En materia de órganos, estamos nivelados por lo alto: El estresado Bill Gates y el mendigo relajado que pasa el sombrero a la salida de misa, tienen la misma cantidad de dedos y un solo corazón; su majestad el hígado y la silla turca están ubicados en idéntico lugar del esqueleto de ambos. Sin importar las dimensiones de las cuentas bancarias, sus órganos realizan funciones similares.
Que "un tropezón cualquiera da en la vida", es cierto. Pero, sin falta, tropezamos en el dedo gordo. El anular y sus vecinos generalmente pasan de agache.
Basta un clic para enterarnos de lo que sucede en la aldea global. De hacer clic se ocupa el dedo índice. Los pulgares jamás tuvieron tanto protagonismo como hoy. Lo vemos en las multitudes que doblan la blanda cerviz ante el BlackBerry, el iPod y demás cachivaches que nos aíslan de un mundo que contaminamos más de siete mil millones y "millonas", dicho sea en la jerga del vecino Maduro, presidente de Venezuela, el hombre que patentó una curiosa forma de bajarse de la bicicleta: cayéndose aparatosamente.
Resumiendo: tenemos una espléndida máquina, el cuerpo, pero jamás le damos las gracias. Nunca leemos este clasificado en el periódico: Gracias, aorta, por los favores recibidos.

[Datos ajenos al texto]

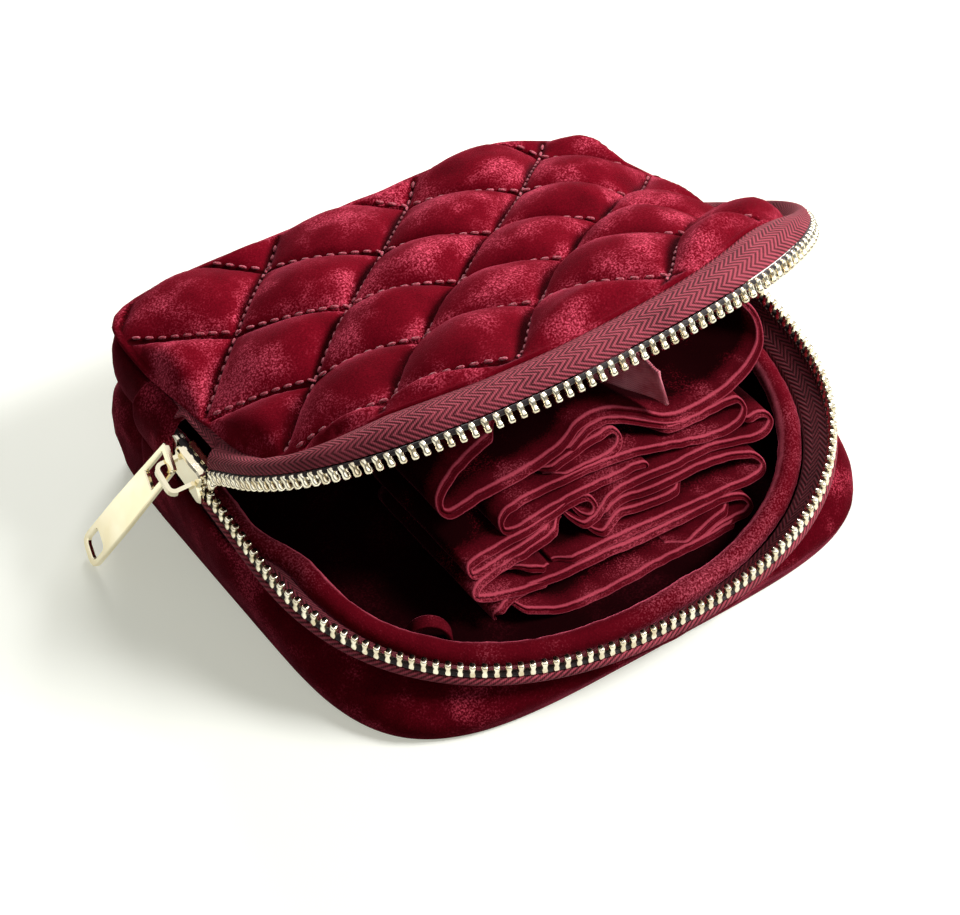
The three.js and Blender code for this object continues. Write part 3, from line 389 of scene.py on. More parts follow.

O: Gracias, ojos, por regalarnos esa nube que quisiera ser pájaro, como en el verso de Tagore, que suele recitar el otorrinolingólogo mayor, perdón, ornitólogo mayor, Walter Weber. El bandoneón ignora que sin la rodilla donde se apoya no habría tangos. ¿Ha dado alguna vez las gracias el sollozante instrumento?

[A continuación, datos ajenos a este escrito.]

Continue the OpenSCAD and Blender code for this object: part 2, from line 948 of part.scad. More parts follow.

Antes de que septiembre apague su propia luz para convertirse en octubre, aprovecho para hacer el elogio del hígado, ese laboratorio que nos acompaña con fidelidad del perrito de la Víctor. Su importancia es tal que llegó a afirmarse que no es el corazón el que regula el amor sino el hígado.

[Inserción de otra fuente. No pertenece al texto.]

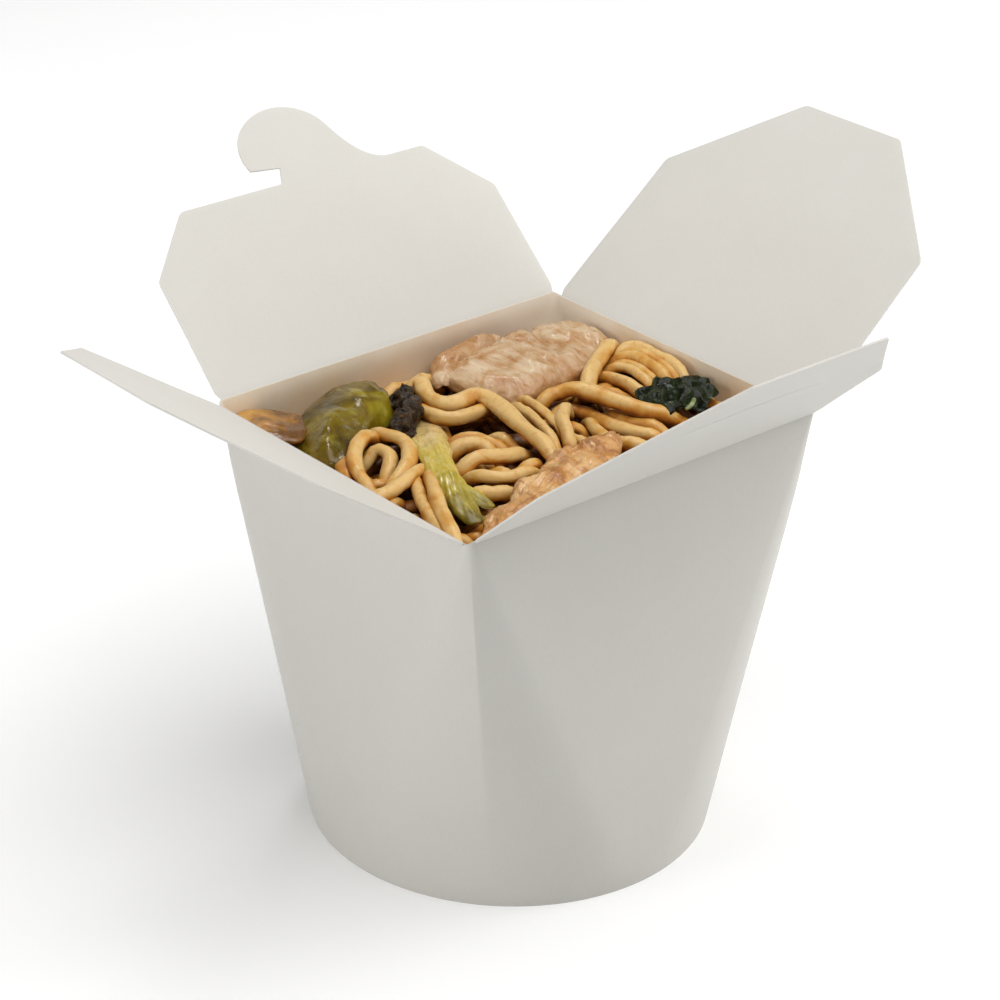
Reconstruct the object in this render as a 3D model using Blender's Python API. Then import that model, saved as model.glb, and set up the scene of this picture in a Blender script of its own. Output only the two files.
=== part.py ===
"""A paper noodle box, square at the top and round at the base, with four flaps folded open.

The box is full of fried noodles with pieces of pepper, mushroom, leek, spinach and chicken.
Sizes are in millimetres, and MM turns them into Blender's metres.
+Z is up, and the flap with the tongue is on the +Y side. The shapes are made about the box's own
axis, then moved together so that the origin lies on the ground under the middle of the open flaps.
"""
import math

import bmesh
import bpy
from mathutils import Matrix, Vector, noise

MM = 0.001

# The box
rim_length = 100.0  # along X
rim_width = 86.2  # along Y
rim_corner_radius = 1.6
base_radius = 46.8
paper = 0.45  # thickness of the board
gap = 0.3  # clearance between neighbouring pieces
corner_steps = 9
side_steps = 5
side_share = 12.0  # degrees of the round base under each flat side
wall_levels = 4

# Fold lines: the side flaps fold in first, so theirs lie lower by one board and a clearance
side_fold_height = 99.4
end_fold_height = 100.2
fold_clearance = paper  # wall and flap both stop this far from the fold line

# The base: a disc with a skirt, held in the hem that the wall makes as it folds in
disc_height = 6.0
skirt_inset = 1.1
hem_height = 4.6
hem_gap = 0.4  # round the skirt in its channel
base_steps = 56

box_place = (1.855, -0.805)  # where the box's axis stands, as the open flaps don't reach out evenly

# The food
food_gap = 0.4  # between the food and the wall
food_top = 93.0
back_rise = 2.6  # the heap stands higher against the two back walls
rise_start = 0.25  # how far before the middle it starts to rise
relief_cell = 2.5
relief_overhang = 4.0  # how much larger than the rim the relief starts, before the wall trims it
mound_height = 1.2
mound_scale = 0.06
strand_radius = 2.2
strand_count = 34
strand_spread = (46.0, 39.0)  # how far from the middle the strands lie, along X and Y
strand_turn = 137.5  # degrees round the heap from one strand to the next
strand_sweep = 150.0
strand_curl = (7.0, 13.0)  # least and greatest radius of a strand's arc
strand_lift = 1.2
bed_margin = 0.55  # room that each topping has in the bed under it
bed_points = 10
bed_drop = 1.2  # how far the heap stays below the middle of a topping at its side
bed_slope = 1.4  # how steeply the heap rises beside a topping

paper_color = (0.80, 0.78, 0.73)
noodle_color = (0.62, 0.36, 0.12)


def make_material(name, color, roughness):
    """A plain material of one colour."""
    material = bpy.data.materials.new(name)
    material.use_nodes = True
    shader = material.node_tree.nodes["Principled BSDF"]
    shader.inputs["Base Color"].default_value = (*color, 1.0)
    shader.inputs["Roughness"].default_value = roughness
    shader.inputs["Metallic"].default_value = 0.0
    return material


def make_object(name, bm, material, smooth_angle=35.0):
    """Closes the bmesh, given in millimetres, into an object in metres."""
    bmesh.ops.scale(bm, vec=(MM, MM, MM), verts=bm.verts)
    bmesh.ops.recalc_face_normals(bm, faces=bm.faces)
    mesh = bpy.data.meshes.new(name)
    bm.to_mesh(mesh)
    bm.free()
    mesh.materials.append(material)
    mesh.shade_smooth()
    mesh.set_sharp_from_angle(angle=math.radians(smooth_angle))
    obj = bpy.data.objects.new(name, mesh)
    bpy.context.scene.collection.objects.link(obj)
    return obj


def make_cutter(obj):
    """Keeps a shape that only cuts others out of the finished object."""
    obj.hide_render = True
    obj.display_type = "WIRE"
    return obj


def add_boolean(obj, cutter, operation):
    """Cuts or trims an object with another."""
    modifier = obj.modifiers.new(f"{operation} {cutter.name}", "BOOLEAN")
    modifier.operation = operation
    modifier.object = cutter
    modifier.solver = "EXACT"


# ---- the box ----

def box_outline(level, inset=0.0):
    """Points round the box and the share of each that faces +Y or -Y.

    level runs from 0 at the round base to 1 at the rim. Straight lines join the two, as they do
    in bent paper: each rim corner fans out to a quarter of the base.
    """
    radius = rim_corner_radius - inset
    half = Vector((rim_length / 2 - inset, rim_width / 2 - inset))
    signs = ((1, 1), (-1, 1), (-1, -1), (1, -1))
    points = []

    def add(rim, base_angle, facing):
        base = Vector((math.cos(base_angle), math.sin(base_angle))) * (base_radius - inset)
        points.append((base.lerp(rim, level), facing))

    for quarter, sign in enumerate(signs):
        start = 90.0 * quarter
        centre = Vector((sign[0] * (half.x - radius), sign[1] * (half.y - radius)))
        for step in range(corner_steps + 1):
            turn = step / corner_steps
            angle = math.radians(start + 90.0 * turn)
            rim = centre + radius * Vector((math.cos(angle), math.sin(angle)))
            base_angle = math.radians(start + side_share / 2 + (90.0 - side_share) * turn)
            add(rim, base_angle, math.sin(angle) ** 2)
        following = signs[(quarter + 1) % 4]
        next_centre = Vector((following[0] * (half.x - radius), following[1] * (half.y - radius)))
        end = math.radians(start + 90.0)
        outward = radius * Vector((math.cos(end), math.sin(end)))
        for step in range(1, side_steps):
            share = step / side_steps
            rim = (centre + outward).lerp(next_centre + outward, share)
            base_angle = math.radians(start + 90.0 + side_share * (share - 0.5))
            add(rim, base_angle, math.sin(end) ** 2)
    return points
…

No se advierte que los comerciantes que suelen dejar exhaustos los bolsillos en septiembre alegando razones de amor y amistad, tengan programada la barbacoa mundial del hígado.
O la cumbre nacional del esternocleidomastoideo cuyas funciones desconozco miserablemente. Algo importante se debe traer entre manos, en todo caso.
Llegué a estas reflexiones leyendo la noticia de que el brasileño Dany Alves, jugador del Barcelona, ofreció donar parte de su hígado a su colega Eric Abidal, quien sufría de cáncer.
Lo reveló Abidal en declaraciones radiales que después trasplantó a su cuenta de twitter donde publicó foto en la que aparece abrazado a su benefactor.
Abidal, colega del colombiano Falcao en el Mónaco, rechazó la donación en un gesto shakirianamente "ublime": Imposible aceptarlo porque D2, apodo de Alves, es un jugador de élite y podría necesitarlo.
Finalmente, el francés aceptó el hígado de otro samaritano y los dos siguieron adelante con su amistad sin esguinces, y deleitando a la tribuna con sus metáforas balompédicas.
Para parecerme a D2 me gustaría donar mi averiado hígado, algo sobresaturado de licor y colesterol. No creo que nadie en sus cabales lo acepte. Eso sí, lo donaría solo ad portas del horno crematorio. La generosidad total no es mi fuerte. Solo soy generoso con lo que no es mío, sostienen en mi casa.